To help out her family during the Depression, Horne got a job as a 16-year-old chorus girl in 1933 at the fabled Cotton Club in Harlem. She went on to have a career that included film, television, Grammy-winning records, a one-woman Broadway show and untold nightclub appearances.

As a singer, she “belonged in the pantheon of great female artists" that includes Billie Holiday, Ella Fitzgerald, Sarah Vaughan and Carmen McRae, Heckman wrote in 1997.

Horne, then 80 and cutting a new album, took a different view.

“Oh, please," she told the writer. “I'm really not Miss Pretentious. I'm just a survivor. Just being myself."

When she arrived in Hollywood in 1941, she had already sung with the orchestra of white bandleader Charlie Barnet, making it one of the era's few integrated swing bands. She also had been a cabaret sensation at the prestigious Cafe Society Downtown club in New York's Greenwich Village.

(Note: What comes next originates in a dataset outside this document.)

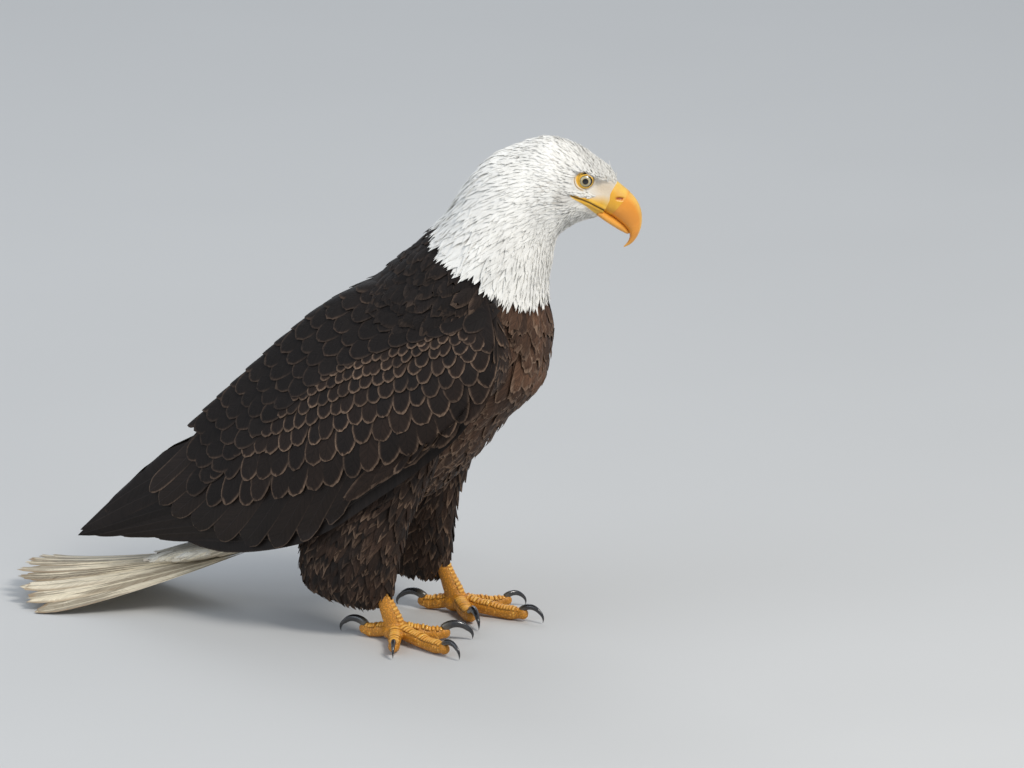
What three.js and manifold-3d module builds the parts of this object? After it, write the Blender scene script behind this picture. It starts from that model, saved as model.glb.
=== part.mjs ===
// Bald eagle, adult, life size: a still museum model standing on level ground.
// Millimetres. While it is built the bird faces +X, its left is +Y and up is +Z, with the point
// between its feet at the origin; the finished group is moved so that the origin is at the
// bottom centre of its bounding box. The head is turned to the bird's left.
import * as THREE from "three";
import { mergeVertices } from "three/addons/utils/BufferGeometryUtils.js";
import Module from "manifold-3d";

const wasm = await Module();
wasm.setup();

// ---------------------------------------------------------------- driving dimensions
const GAP = 0.3; // clearance between neighbouring pieces
const TIDY = 0.12; // edges that a cut leaves are tidied by up to this much
const HEAD_TURN = THREE.MathUtils.degToRad(20); // yaw of the head to the bird's left
const NECK_X = 98; // the neck turns about a vertical line this far ahead of the feet
const STANCE = 61; // each foot's distance from the middle
const STEP = 10; // the left foot is this far ahead of the origin and the right one as far behind
const EYE = { s: 61.5, z: 475, out: 21.4, radius: 9.2 };
const TAIL_LENGTH = 245;
const TAIL_FEATHERS = 12;
const TAIL_FAN = 19; // degrees that the outermost feathers point away from the middle
const TAIL_ARCH = 26; // height of the tail's middle above the ground at its tip; its outer tips lie down
const TAIL_ROOT = { x: -186, z: 66, half: 20 };

// Ribs of the head, neck and trunk, from the base of the bill to the root of the tail. Each is the
// plane through a point on the bird's back and one on its front, s ahead of the neck's line and z
// above the ground; turn is the share of HEAD_TURN, half is the half width and low moves the
// widest place towards the front.
const RIBS = [
  { turn: 1, back: [93.5, 468], front: [77, 433.5], half: 15.5, low: 0.1 },
  { turn: 1, back: [87, 481.5], front: [70, 431.5], half: 21.5, low: 0.06 },
  { turn: 1, back: [72, 493.5], front: [58, 428.5], half: 29.5, low: 0.03 },
  { turn: 1, back: [54, 505.5], front: [46, 422.5], half: 36, low: 0.05 },
  { turn: 1, back: [25, 513.5], front: [37, 416], half: 40, low: 0.1 },
  { turn: 1, back: [-8, 504.5], front: [32, 408], half: 42, low: 0.1 },
  { turn: 0.96, back: [-34.9, 490.5], front: [30.4, 400], half: 44.5, low: 0.06 },
  { turn: 0.86, back: [-57.6, 464.7], front: [28.8, 388.9], half: 49, low: 0.02 },
  { turn: 0.6, back: [-77.6, 433.9], front: [25.5, 370.7], half: 60, low: 0 },
  { turn: 0.28, back: [-101, 407], front: [24.2, 346.5], half: 69, low: 0 },
  { turn: 0, back: [-135, 376], front: [25.8, 304.2], half: 79, low: 0.08 },
  { turn: 0, back: [-182, 334], front: [16.3, 258.5], half: 82, low: 0.12 },
  { turn: 0, back: [-225, 291], front: [-18.2, 221.6], half: 82, low: 0.12 },
  { turn: 0, back: [-254.5, 237.9], front: [-47.8, 184.5], half: 78, low: 0.1 },
  { turn: 0, back: [-277.4, 190.6], front: [-89.9, 142.8], half: 66, low: 0 },
  { turn: 0, back: [-290.8, 152], front: [-153.1, 113.8], half: 54, low: 0 },
  { turn: 0, back: [-299.4, 121.3], front: [-215.3, 89.7], half: 43, low: 0 },
  { turn: 0, back: [-306.1, 96.5], front: [-271.7, 67.4], half: 31, low: 0 },
];
const HEAD_END = 6; // the rib where the head gives way to the neck
const WHITE_END = 9; // the rib where the white neck gives way to the brown trunk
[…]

At the Little Troc, a small club on the Sunset Strip, the response was similar. “She has knocked the movie population bowlegged and is up to her ears in offers," one news account reported.

After signing with MGM, she broke through as an African American actress on the silver screen. With her copper-toned skin and dazzling smile, she was “Hollywood's first black beauty, sex symbol, singing star," as Vogue magazine described her decades later.

“I was unique in that I was a kind of black that white people could accept," Horne once said and rued that she was more popular as a performer because she could “pass" for white.

Refusing to play maids or other stereotypical parts then offered to black actors, Horne had a nonspeaking role as a singer in her first MGM movie, “Panama Hattie," a 1942 comedy.

That set the tone for much of the 1940s as she appeared in more than a dozen films, including “Swing Fever," “Broadway Rhythm" and “Ziegfeld Follies."

In most of them, she had cameos only as a singer and was often clad in a sophisticated evening gown, shown singing while leaning against a pillar. It became her on-screen trademark.

“They didn't make me into a maid, but they didn't make me into anything else either," she wrote in “Lena," her 1965 autobiography. “I became a butterfly pinned to a column singing away in Movieland."